INFORMATION SHOWN:
■ ■ ■ ■ ■
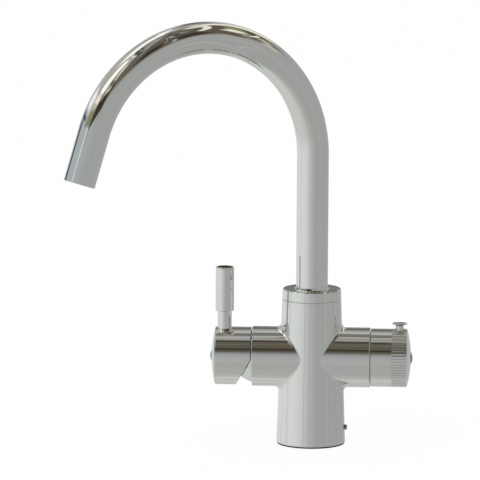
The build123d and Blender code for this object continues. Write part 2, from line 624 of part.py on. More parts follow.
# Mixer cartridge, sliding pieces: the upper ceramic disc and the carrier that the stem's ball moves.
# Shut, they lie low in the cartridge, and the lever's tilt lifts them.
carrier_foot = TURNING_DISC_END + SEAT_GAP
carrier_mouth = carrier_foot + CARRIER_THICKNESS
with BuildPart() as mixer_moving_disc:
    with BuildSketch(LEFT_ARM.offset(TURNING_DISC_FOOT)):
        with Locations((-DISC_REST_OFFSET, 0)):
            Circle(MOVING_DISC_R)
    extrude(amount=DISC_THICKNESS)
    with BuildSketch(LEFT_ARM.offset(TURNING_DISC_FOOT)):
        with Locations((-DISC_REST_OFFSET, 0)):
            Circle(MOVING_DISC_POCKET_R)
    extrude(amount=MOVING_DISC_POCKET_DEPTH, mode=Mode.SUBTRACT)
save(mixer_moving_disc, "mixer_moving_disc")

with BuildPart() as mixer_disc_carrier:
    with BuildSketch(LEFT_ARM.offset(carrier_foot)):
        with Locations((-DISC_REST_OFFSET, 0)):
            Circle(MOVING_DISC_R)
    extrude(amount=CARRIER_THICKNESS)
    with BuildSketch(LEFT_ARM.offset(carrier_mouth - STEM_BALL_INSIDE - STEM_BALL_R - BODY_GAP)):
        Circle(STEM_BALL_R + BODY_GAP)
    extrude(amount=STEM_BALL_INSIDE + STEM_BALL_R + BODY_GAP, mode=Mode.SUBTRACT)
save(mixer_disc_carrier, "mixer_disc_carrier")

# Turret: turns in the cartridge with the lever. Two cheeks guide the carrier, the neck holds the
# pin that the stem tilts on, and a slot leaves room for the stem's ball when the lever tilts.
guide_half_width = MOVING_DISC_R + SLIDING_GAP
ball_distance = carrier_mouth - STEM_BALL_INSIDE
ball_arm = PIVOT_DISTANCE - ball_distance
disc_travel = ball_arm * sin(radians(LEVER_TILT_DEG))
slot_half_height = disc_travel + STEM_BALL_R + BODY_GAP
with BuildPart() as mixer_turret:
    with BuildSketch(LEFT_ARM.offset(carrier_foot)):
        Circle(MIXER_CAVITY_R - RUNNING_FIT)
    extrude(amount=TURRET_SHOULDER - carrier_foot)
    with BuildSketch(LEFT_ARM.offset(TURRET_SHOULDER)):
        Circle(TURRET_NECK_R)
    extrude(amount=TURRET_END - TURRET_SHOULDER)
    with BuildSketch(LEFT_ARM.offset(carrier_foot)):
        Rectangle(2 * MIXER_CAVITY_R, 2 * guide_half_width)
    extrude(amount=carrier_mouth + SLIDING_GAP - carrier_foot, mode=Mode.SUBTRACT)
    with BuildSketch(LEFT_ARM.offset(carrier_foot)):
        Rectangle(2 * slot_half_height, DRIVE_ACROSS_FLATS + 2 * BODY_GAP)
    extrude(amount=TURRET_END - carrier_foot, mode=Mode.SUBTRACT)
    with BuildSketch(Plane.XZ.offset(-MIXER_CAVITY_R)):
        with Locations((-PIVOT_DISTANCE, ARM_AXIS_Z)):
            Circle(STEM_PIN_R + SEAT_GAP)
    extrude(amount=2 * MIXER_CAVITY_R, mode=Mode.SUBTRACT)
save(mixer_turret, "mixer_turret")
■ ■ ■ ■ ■
EXERCISE BRIEF:
Give the material above again, word for word.

FINISHED TASK:
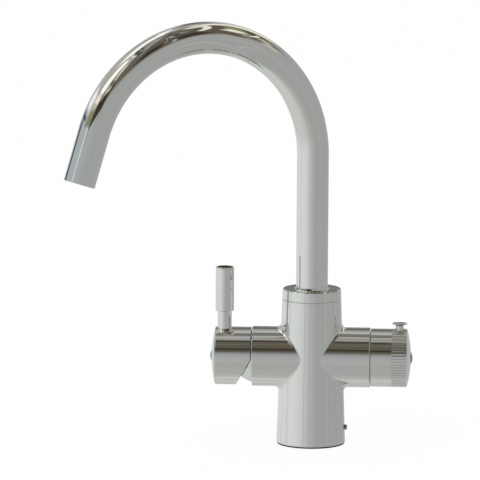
The build123d and Blender code for this object continues. Write part 2, from line 624 of part.py on. More parts follow.
# Mixer cartridge, sliding pieces: the upper ceramic disc and the carrier that the stem's ball moves.
# Shut, they lie low in the cartridge, and the lever's tilt lifts them.
carrier_foot = TURNING_DISC_END + SEAT_GAP
carrier_mouth = carrier_foot + CARRIER_THICKNESS
with BuildPart() as mixer_moving_disc:
    with BuildSketch(LEFT_ARM.offset(TURNING_DISC_FOOT)):
        with Locations((-DISC_REST_OFFSET, 0)):
            Circle(MOVING_DISC_R)
    extrude(amount=DISC_THICKNESS)
    with BuildSketch(LEFT_ARM.offset(TURNING_DISC_FOOT)):
        with Locations((-DISC_REST_OFFSET, 0)):
            Circle(MOVING_DISC_POCKET_R)
    extrude(amount=MOVING_DISC_POCKET_DEPTH, mode=Mode.SUBTRACT)
save(mixer_moving_disc, "mixer_moving_disc")

with BuildPart() as mixer_disc_carrier:
    with BuildSketch(LEFT_ARM.offset(carrier_foot)):
        with Locations((-DISC_REST_OFFSET, 0)):
            Circle(MOVING_DISC_R)
    extrude(amount=CARRIER_THICKNESS)
    with BuildSketch(LEFT_ARM.offset(carrier_mouth - STEM_BALL_INSIDE - STEM_BALL_R - BODY_GAP)):
        Circle(STEM_BALL_R + BODY_GAP)
    extrude(amount=STEM_BALL_INSIDE + STEM_BALL_R + BODY_GAP, mode=Mode.SUBTRACT)
save(mixer_disc_carrier, "mixer_disc_carrier")

# Turret: turns in the cartridge with the lever. Two cheeks guide the carrier, the neck holds the
# pin that the stem tilts on, and a slot leaves room for the stem's ball when the lever tilts.
guide_half_width = MOVING_DISC_R + SLIDING_GAP
ball_distance = carrier_mouth - STEM_BALL_INSIDE
ball_arm = PIVOT_DISTANCE - ball_distance
disc_travel = ball_arm * sin(radians(LEVER_TILT_DEG))
slot_half_height = disc_travel + STEM_BALL_R + BODY_GAP
with BuildPart() as mixer_turret:
    with BuildSketch(LEFT_ARM.offset(carrier_foot)):
        Circle(MIXER_CAVITY_R - RUNNING_FIT)
    extrude(amount=TURRET_SHOULDER - carrier_foot)
    with BuildSketch(LEFT_ARM.offset(TURRET_SHOULDER)):
        Circle(TURRET_NECK_R)
    extrude(amount=TURRET_END - TURRET_SHOULDER)
    with BuildSketch(LEFT_ARM.offset(carrier_foot)):
        Rectangle(2 * MIXER_CAVITY_R, 2 * guide_half_width)
    extrude(amount=carrier_mouth + SLIDING_GAP - carrier_foot, mode=Mode.SUBTRACT)
    with BuildSketch(LEFT_ARM.offset(carrier_foot)):
        Rectangle(2 * slot_half_height, DRIVE_ACROSS_FLATS + 2 * BODY_GAP)
    extrude(amount=TURRET_END - carrier_foot, mode=Mode.SUBTRACT)
    with BuildSketch(Plane.XZ.offset(-MIXER_CAVITY_R)):
        with Locations((-PIVOT_DISTANCE, ARM_AXIS_Z)):
            Circle(STEM_PIN_R + SEAT_GAP)
    extrude(amount=2 * MIXER_CAVITY_R, mode=Mode.SUBTRACT)
save(mixer_turret, "mixer_turret")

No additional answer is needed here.